What demographic outcomes of the interactions within and between species in these guilds are expected to produce ecological drift versus coexistence remains unclear. To address this issue, and guide empirical testing, we consider models of a guild of ecologically equivalent competitors feeding on a single resource to explore when community drift should manifest.

We show that community drift dynamics only emerge when the density‐dependent effects of each species on itself are identical to its density‐dependent effects on every other guild member. In contrast, if each guild member directly limits itself more than it limits the abundance of other guild members, all species in the guild are coexisting, even though they all are ecologically equivalent with respect to their interactions with species outside the guild (i.e. resources, predators, mutualists). Hence, considering only interspecific ecological differences generating density dependence, and not fully accounting for the preponderance of mechanisms causing intraspecific density dependence, will provide an incomplete picture for segregating between neutrality and coexistence.
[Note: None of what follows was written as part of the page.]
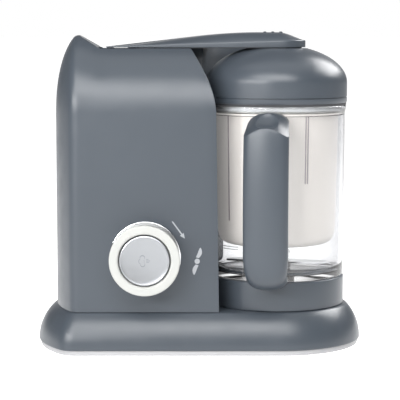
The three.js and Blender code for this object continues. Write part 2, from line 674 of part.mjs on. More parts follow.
place('lock_ring', lockRing(), GREY_DARK, jug);
place('bowl_base_ring', bowlBaseRing(), GREY, jug);
place('bowl_wall', bowlWall(), CLEAR, jug);
place('bowl_seal', bowlSeal(), SILICONE, jug);
place('bowl_handle', bowlHandle(), GREY, jug);
place('steam_basket', steamBasket(), CREAM, jug);
place('lid_dome', lidDome(), GREY, jug);
place('lid_liner', lidLiner(), WHITE, jug);
place('lid_seal', lidSeal(), SILICONE, jug);

// ---------------------------------------------------------------- arm

function armPlan(inset) {
  const half = ARM_HALF_WIDTH - inset;
  const shape = new THREE.Shape();
  shape.moveTo(ARM_LEFT + inset, -half);
  shape.lineTo(ARM_RIGHT - ARM_HALF_WIDTH, -half);
  shape.absarc(ARM_RIGHT - ARM_HALF_WIDTH, 0, half, -Math.PI / 2, Math.PI / 2, false);
  shape.lineTo(ARM_LEFT + inset, half);
  return shape;
}

// Side view of the arm: thin at the hinge, then rising to the tip, with three grip ribs.
function armSide(low, drop) {
  const ribs = [54, 60.5, 67];
  const crest = [[ARM_LEFT, 243.9], [-56, 245.4], [-41, 247], [-27, 248.9], [-12, 250.3],
    [-2, 251.7], [13, 253], [33, 254.2], [48, 254.9],
    ...ribs.flatMap((x) => [[x - 2.4, 255], [x - 1, 256.2], [x + 1, 256.2], [x + 2.4, 255]]),
    [73, 253.7], [80, 251.2], [85, 249.3], [ARM_RIGHT + 1, 247.2]];
  const line = drop ? crest.filter(([, z]) => z < 255) : crest;
  return outline([[ARM_LEFT, low], ...line.map(([x, z]) => [x, z - drop]),
    [ARM_RIGHT + 1, low]]);
}

function armCrown(low, inset) {
  const half = ARM_HALF_WIDTH + 1;
  return outline([[-half, low], [half, low], ...arcPoints(0, 247.5 - inset, half, 9, 0,
    Math.PI, 16)]);
}

function armBlank(inset, low) {
  return upright(armPlan(inset), low, 262, 14)
    .intersect(acrossY(armSide(low, inset), -30, 30))
    .intersect(acrossX(armCrown(low, inset), ARM_LEFT - 2, ARM_RIGHT + 2));
}

function armCover() {
  const wall = 2;
  const hollow = armBlank(wall, 240).intersect(block(LINER_LEFT, 100, -30, 30, 238, 270));
  const half = EAR.near - 0.4;
  const knuckle = rod(HINGE.x, HINGE.z, EAR.radius, -half, half)
    .add(block(HINGE.x - 1, HINGE.x + 4, -half, half, HINGE.z, ARM_UNDERSIDE + 0.5));
  return cut(join(armBlank(0, ARM_UNDERSIDE).subtract(hollow), knuckle),
    rod(HINGE.x, HINGE.z, PIN_RADIUS + GAP, -EAR.far, EAR.far, 12));
}

function armLiner() {
  const plate = upright(armPlan(2 + GAP), ARM_UNDERSIDE, 244.8, 14);
  const kept = block(LINER_LEFT + GAP, 100, -30, 30, 240, 250);
  return cut(plate.intersect(kept), post(JUG_X, 0, 3, 240, 250, 12));
}

function steamDuct() {
  const duct = block(-8, 68, -7, 7, 245 + GAP, 248.4);
  return cut(duct, block(-9, 69, -5.8, 5.8, 246.2, 247.5));
}

const arm = subgroup(0, 0, 0);
place('arm_cover', armCover(), GREY, arm);
place('arm_liner', armLiner(), GREY_DARK, arm);
place('steam_duct', steamDuct(), SILICONE, arm);
const boilerSeal = place('boiler_seal', turned([[0, 236], [14, 236], [15.2, 238], [15.2, 240],
  [14.4, ARM_UNDERSIDE - GAP], [0, ARM_UNDERSIDE - GAP]], 24), SILICONE, arm);
boilerSeal.position.x = BOILER_X;
const steamSeal = place('steam_seal', turned([[2.5, 240], [7.5, 240], [9, 241.5],
  [9, ARM_UNDERSIDE - GAP], [2.5, ARM_UNDERSIDE - GAP]], 20), SILICONE, arm);
steamSeal.position.x = JUG_X;

// ---------------------------------------------------------------- origin

// The origin is under the middle of the whole, on the surface that it stands on.
const extent = new THREE.Box3().setFromObject(maker);
const middle = extent.getCenter(new THREE.Vector3());
maker.position.set(-middle.x, -middle.y, -extent.min.z);

export default maker;
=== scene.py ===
"""Baby food maker: a steamer and blender with a grey housing, a clear jug and a domed lid."""
import json
import math

import bmesh
import bpy
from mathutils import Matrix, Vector

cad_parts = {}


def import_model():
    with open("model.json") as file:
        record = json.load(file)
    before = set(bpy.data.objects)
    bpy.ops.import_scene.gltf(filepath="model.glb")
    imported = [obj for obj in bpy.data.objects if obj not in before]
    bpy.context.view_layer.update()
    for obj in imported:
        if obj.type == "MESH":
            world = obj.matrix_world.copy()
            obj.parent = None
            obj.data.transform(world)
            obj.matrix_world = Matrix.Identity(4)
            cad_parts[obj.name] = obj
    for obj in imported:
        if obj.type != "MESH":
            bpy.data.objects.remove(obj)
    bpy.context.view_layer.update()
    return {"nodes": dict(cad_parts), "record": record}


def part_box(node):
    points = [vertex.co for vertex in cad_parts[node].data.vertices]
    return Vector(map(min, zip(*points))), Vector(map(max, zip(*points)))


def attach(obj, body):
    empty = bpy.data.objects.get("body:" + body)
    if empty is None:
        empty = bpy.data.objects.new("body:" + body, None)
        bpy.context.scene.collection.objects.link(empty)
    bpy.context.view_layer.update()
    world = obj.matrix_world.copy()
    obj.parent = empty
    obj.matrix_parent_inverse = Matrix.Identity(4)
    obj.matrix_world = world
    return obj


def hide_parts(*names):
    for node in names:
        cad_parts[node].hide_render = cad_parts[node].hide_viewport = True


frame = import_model()

# ---------------------------------------------------------------- sizes, in millimetres

MM = 0.001


def box_mm(node):
    """Lowest and highest corner of a CAD node, in millimetres."""
    low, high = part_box(node)
    return low / MM, high / MM


SHELL_LOW, SHELL_HIGH = box_mm("base_shell")
BODY_LOW, BODY_HIGH = box_mm("body_shell")
LID_LOW, LID_HIGH = box_mm("lid_dome")
WALL_LOW, WALL_HIGH = box_mm("bowl_wall")
RING_LOW, RING_HIGH = box_mm("bowl_base_ring")
BASKET_LOW, BASKET_HIGH = box_mm("steam_basket")
KNOB_LOW, KNOB_HIGH = box_mm("knob_ring")
BUTTON_LOW, BUTTON_HIGH = box_mm("steam_button")
BEZEL_LOW, BEZEL_HIGH = box_mm("knob_bezel")
COVER_LOW, COVER_HIGH = box_mm("arm_cover")
TANK_LOW, TANK_HIGH = box_mm("boiler_tank")
COLLAR_LOW, COLLAR_HIGH = box_mm("boiler_collar")
SHIELD_LOW, SHIELD_HIGH = box_mm("lid_shield")
PIN_LOW, PIN_HIGH = box_mm("hinge_pin")
INLET_LOW, INLET_HIGH = box_mm("cord_inlet")
FOOT_LOW, FOOT_HIGH = box_mm("foot_1")
SCREW_LOW, SCREW_HIGH = box_mm("base_screw_1")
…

We also identify critical experiments necessary to disentangle guilds of ecologically equivalent species from those experiencing ecological drift, as well as provide an overview of ways of incorporating a mechanistic basis into studies of species coexistence and neutrality.

Identifying these characteristics, and the mechanistic basis underlying community structure, is not merely an exercise in clarifying the semantics of coexistence and neutral theories, but rather reflects key differences that must exist among community members in order to determine how and why communities are structured.